** Begin Dataset excerpt **

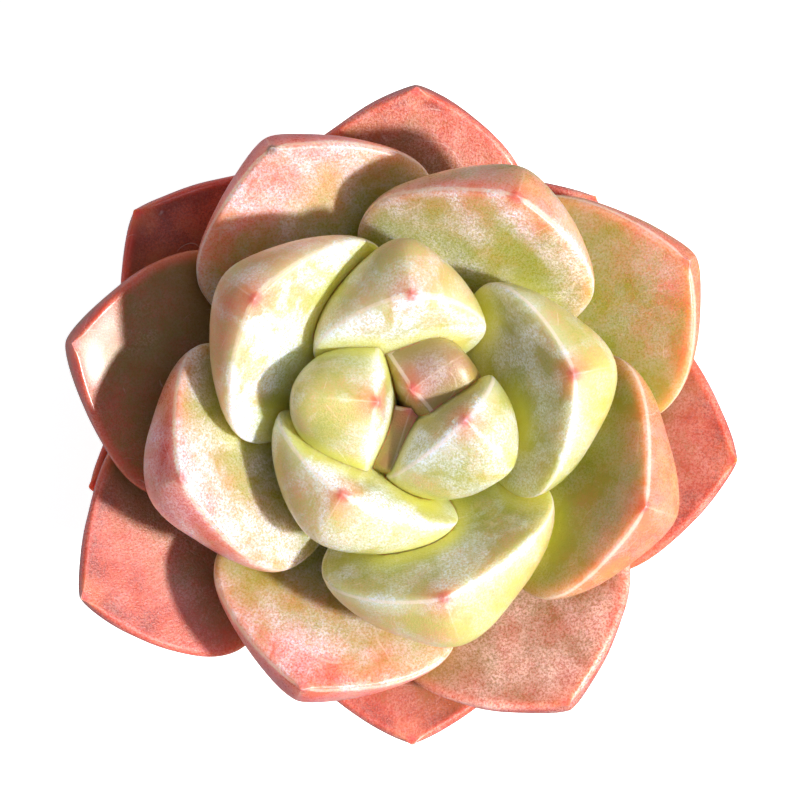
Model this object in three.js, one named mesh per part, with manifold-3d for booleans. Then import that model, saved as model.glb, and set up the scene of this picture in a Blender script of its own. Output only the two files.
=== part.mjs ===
import * as THREE from "three";
import { mergeVertices } from "three/addons/utils/BufferGeometryUtils.js";
import Module from "manifold-3d";

// A potted echeveria, in millimetres with +Z up. The origin is on the ground, under the middle of
// the pot. A short stem stands in the soil and carries 24 thick leaves in a spiral rosette.

const GAP = 0.3; // between neighbouring pieces

const YOUNG_LEAF_COLOR = 0xc9cf8a;
const OLD_LEAF_COLOR = 0xd9776a;
const STEM_COLOR = 0x9a8a5c;
const SOIL_COLOR = 0x4a3a2c;
const POT_COLOR = 0xb5654a;

// The plain clay pot: a tapered wall with a thicker band at its rim and a drain hole in its base.
const POT_HEIGHT = 52;
const RIM_RADIUS = 31;
const RIM_BAND = 11;
const RIM_STEP = 1.8;
const FOOT_RADIUS = 21;
const POT_WALL = 3;
const POT_BASE = 4;
const DRAIN_RADIUS = 4;
const EDGE = 0.8; // chamfer of the pot's edges and the stem's foot
const POT_SIDES = 48;

// The soil: a plug that fills the pot up to a little below its rim.
const SOIL_TOP = 48;
const SOIL_CROWN = 1.2; // rise of the soil towards the stem
const STEM_DEPTH = 20; // of the hole that the stem stands in

// The stem: round, with a domed tip inside the rosette.
const STEM_TOP = 74;
const STEM_RADIUS = 5.6;
const DOME_HEIGHT = 9;
const STEM_SIDES = 20;
const DOME_STEPS = 6;
const ROOT_SINK = 1; // how deep inside the stem a leaf starts, before it is cut to sit on it
const LEAST_ROOT_RADIUS = 0.3;

// One row a leaf, each about 137.5 degrees round from the one numbered before it. The rows are in
// the order that the leaves are fitted in: a leaf gives way to those above it. That is from the
// bud outwards, but in the closed bud leaves 4 to 6 keep their form and 3 to 1 fill what is left.
// turn: direction round the stem, in degrees. drop: height of its root below the stem's top.
// lift: angle of its root above level. curl: how much it turns up from root to tip, in degrees.
// swell: bulge of the upper face, or hollow where negative. side: sideways set of the tip.
// lop: how much wider it is on its anticlockwise side, as a share of the width.
// cup: how far its two edges turn up, like a cupped hand.
const LEAVES = [
  // number, turn, drop, length, width, thick, lift, curl, swell, side, lop, cup
  [4, 315, 1.3, 19.0, 16.5, 8.2, 76, 10, 3.0, 4.2, 0, 0.8],
  [5, 97, 1.9, 22.5, 19.8, 8.0, 47, 28, 3.6, -2.2, 0.07, 2.2],
  [6, 238, 2.5, 20.2, 24.0, 7.2, 49, 32, 2.4, -1.4, 0, 2.2],
  [3, 175, 0.8, 17.6, 15.0, 9.4, 62, 42, 2.6, -1.2, 0, 0.3],
  [2, 37, 0.4, 13.8, 19.0, 6.8, 57, 54, 3.0, 2.0, 0, 0.5],
  [1, 252, 0.0, 10.2, 14.0, 7.5, 80, 32, 0.8, 0.2, 0, 0],
  [7, 12, 3.1, 26.5, 25.0, 7.6, 40, 26, 1.8, 0.6, 0, 2.8],
  [8, 145, 3.8, 28.5, 27.0, 7.2, 38, 26, 1.6, -0.9, 0, 2.4],
  [9, 287.5, 4.5, 27.0, 28.0, 8.9, 38, 26, 1.4, -2.2, 0, 1.6],
  [10, 69, 5.2, 31.5, 28.0, 7.5, 30, 24, 0.8, -2.7, 0, 0],
  [11, 200, 5.9, 30.5, 28.0, 8.5, 31, 24, 0.8, -2.0, -0.08, 0],
  [12, 341, 6.6, 32.0, 29.5, 8.5, 27, 26, 0.6, -1.0, 0, 0],
  [13, 117, 7.3, 33.8, 30.0, 7.0, 19, 18, 0.2, 0, 0, 0],
  [14, 249, 8.0, 32.9, 30.0, 7.5, 17, 20, 0.2, 0, 0, 0],
  [15, 31, 8.7, 35.6, 29.5, 7.5, 15, 18, -0.4, -1.6, 0, 0],
  [16, 168, 9.4, 37.9, 29.5, 7.5, 14, 17, -0.4, 0, 0.05, 0],
  [17, 299, 10.1, 36.4, 30.0, 7.5, 11, 17, -0.4, 0, 0, 0],
  [18, 91, 10.8, 35.4, 30.0, 7.0, 9, 17, -0.6, -1.8, 0.06, 0],
  [19, 203, 11.5, 40.7, 31.0, 7.0, 7, 18, -0.6, 5.0, 0.05, 0],
  [20, 352, 12.2, 35.9, 31.0, 7.0, 5, 16, -0.6, 0, 0, 0],
  [21, 137, 12.9, 36.4, 31.0, 7.0, 3, 16, -0.6, 4.4, 0, 0],
  [22, 271, 13.6, 35.4, 30.5, 7.0, 1, 16, -0.6, 0, 0, 0],
  [23, 49, 14.3, 30.4, 28.0, 7.0, -1, 16, -0.6, 0, 0, 0],
  [24, 193, 15.0, 34.9, 27.0, 7.0, -2, 16, -0.6, 0, 0, 0],
];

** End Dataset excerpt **

The lines from the top of the data above down to the line containing "const POT_COLOR = 0xb5654a;" are to be copied exactly; no other line should appear.

* _Final result_:
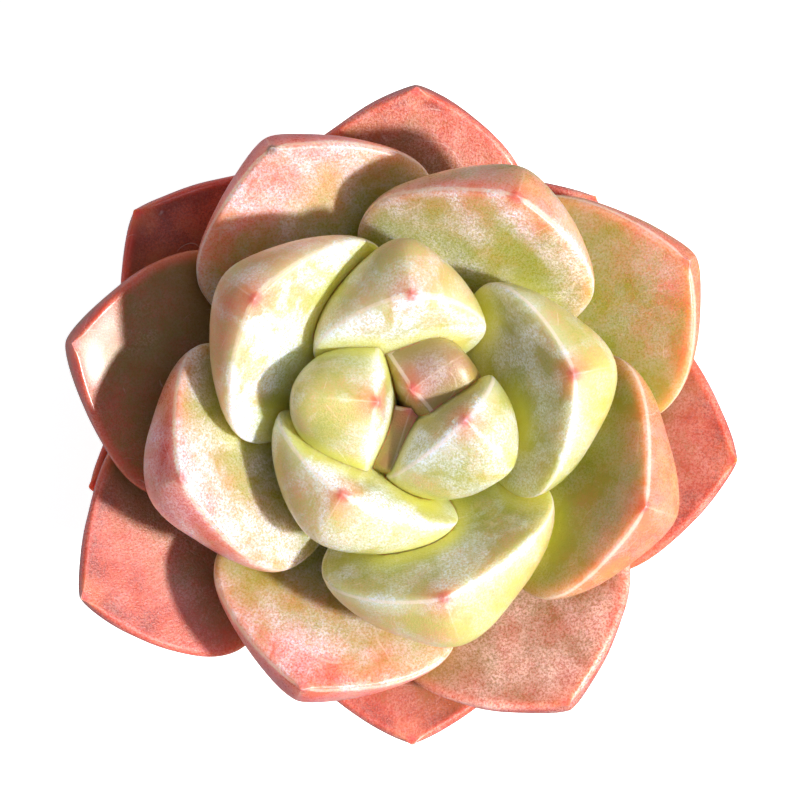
Model this object in three.js, one named mesh per part, with manifold-3d for booleans. Then import that model, saved as model.glb, and set up the scene of this picture in a Blender script of its own. Output only the two files.
=== part.mjs ===
import * as THREE from "three";
import { mergeVertices } from "three/addons/utils/BufferGeometryUtils.js";
import Module from "manifold-3d";

// A potted echeveria, in millimetres with +Z up. The origin is on the ground, under the middle of
// the pot. A short stem stands in the soil and carries 24 thick leaves in a spiral rosette.

const GAP = 0.3; // between neighbouring pieces

const YOUNG_LEAF_COLOR = 0xc9cf8a;
const OLD_LEAF_COLOR = 0xd9776a;
const STEM_COLOR = 0x9a8a5c;
const SOIL_COLOR = 0x4a3a2c;
const POT_COLOR = 0xb5654a;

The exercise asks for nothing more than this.